Come ha reagito Johnson? In Aula è stato un ottimo oratore, ha richiamato tutti i deputati a raccolta per evitare nuovi rinvii, ha perorato in favore del suo accordo affermando che nessuno ai Comuni si è mai espresso in favore di un’Europa federale o per una maggiore integrazione politica europea. Il Parlamento britannico, secondo Johnson, è “euroscettico per storia e per cultura”. Difficile dargli torto, anche considerando le votazioni sul Trattato di Maastricht negli anni ’90, quelle sul Trattato di Lisbona e, più recentemente, sul Fondo salva-stati, dal quale il suo rivale Cameron smarcò il Regno Unito.

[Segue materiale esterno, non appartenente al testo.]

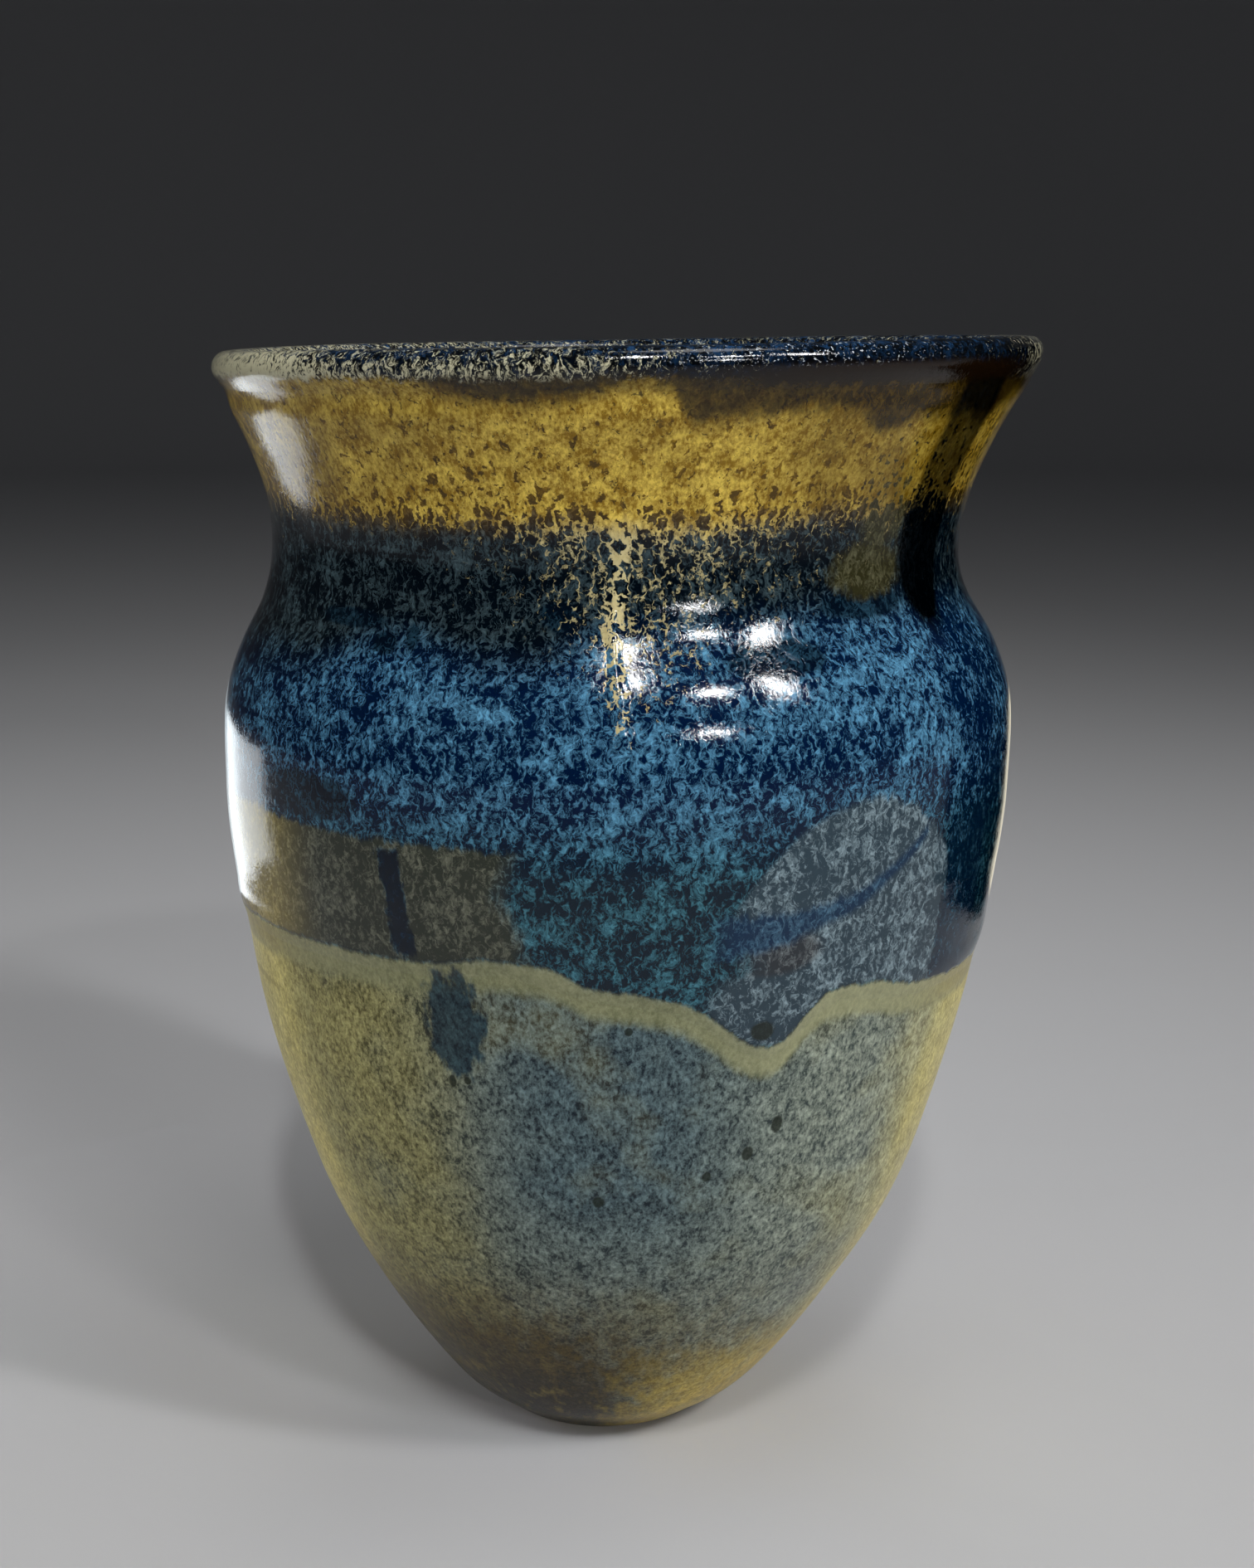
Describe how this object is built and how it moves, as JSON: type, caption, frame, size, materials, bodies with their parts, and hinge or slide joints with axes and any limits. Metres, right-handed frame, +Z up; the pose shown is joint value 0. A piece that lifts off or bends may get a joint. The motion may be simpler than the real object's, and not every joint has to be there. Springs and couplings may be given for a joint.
{
  "type": "vase",
  "caption": "Thrown stoneware vase with a narrow foot, a round shoulder, a pinched neck and a flared mouth, in layered blue, ochre and grey-green glazes.",
  "frame": {"origin": "on the table plane, under the middle of the bounding box", "axes": "+Z up along the vase from foot to mouth, -Y towards the side with the cream run, +X to the right seen from that side"},
  "size_m": [0.1814, 0.1812, 0.2516],
  "materials": {
    "clay": "unglazed buff stoneware",
    "liner_glaze": "glossy amber brown",
    "base_glaze": "glossy mottled grey-green, amber where thin",
    "blue_glaze": "high gloss, flecked cobalt to teal blue",
    "ochre_glaze": "glossy mottled ochre",
    "rim_glaze": "high gloss, near black with blue and cream breaks",
    "cream_glaze": "glossy cream"
  },
  "bodies": {
    "root": {"clay_body": "clay", "liner_glaze": "liner_glaze", "base_glaze": "base_glaze", "blue_glaze": "blue_glaze", "ochre_glaze": "ochre_glaze", "rim_glaze": "rim_glaze", "glaze_run": "cream_glaze"}
  },
  "joints": []
}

Approvato l’emendamento Johnson ha scritto due lettere a Bruxelles. Una a firma del Parlamento che chiede un’estensione dei termini a fine gennaio 2020; e una, firmata dal premier stesso in cui afferma di considerare nocivo un nuovo rinvio della Brexit. Bruxelles apre a una nuova deadline, ma sarà la Corte Suprema scozzese a decidere se Johnson ha agito in modo corretto.

Ai microfoni della Bbc domenica mattina, il ministro degli Esteri, Dominic Raab, ha affermato che il governo ha i numeri per fare approvare l’accordo questa settimana, rispettando così la data del 31 ottobre, quella per cui Johnson si è impegnato con i suoi elettori. Toccherà allo speaker dell’Aula, John Bercow, decidere se il Brexit Deal sarà messo ai voti. I laburisti di Corbyn chiedono però che l’accordo sia accompagnato da una legge che impegni il governo a ratificarlo definitivamente con un referendum.

I Lib Dems chiedono invece un nuovo referendum “In or Out”, mentre i nazionalisti scozzesi vorrebbero la permanenza di Edimburgo nell’Unione Europea. Infine, gli alleati dei Tories del DUP – gli unionisti irlandesi – si sono detti contrari in Aula, per voce del loro leader a Westminster, Nigel Dodds, a un accordo che “svende l’Irlanda del Nord all’Europa”.

Michael Gove, il ministro in carica dei preparativi per la Brexit, ha affermato che le operazioni per un’uscita senza accordo sono state comunque attivate dal governo, e si è detto sicuro che il 31 ottobre non ci sarà alcun dolcetto o scherzetto: il Regno Unito sarà fuori dall’Ue.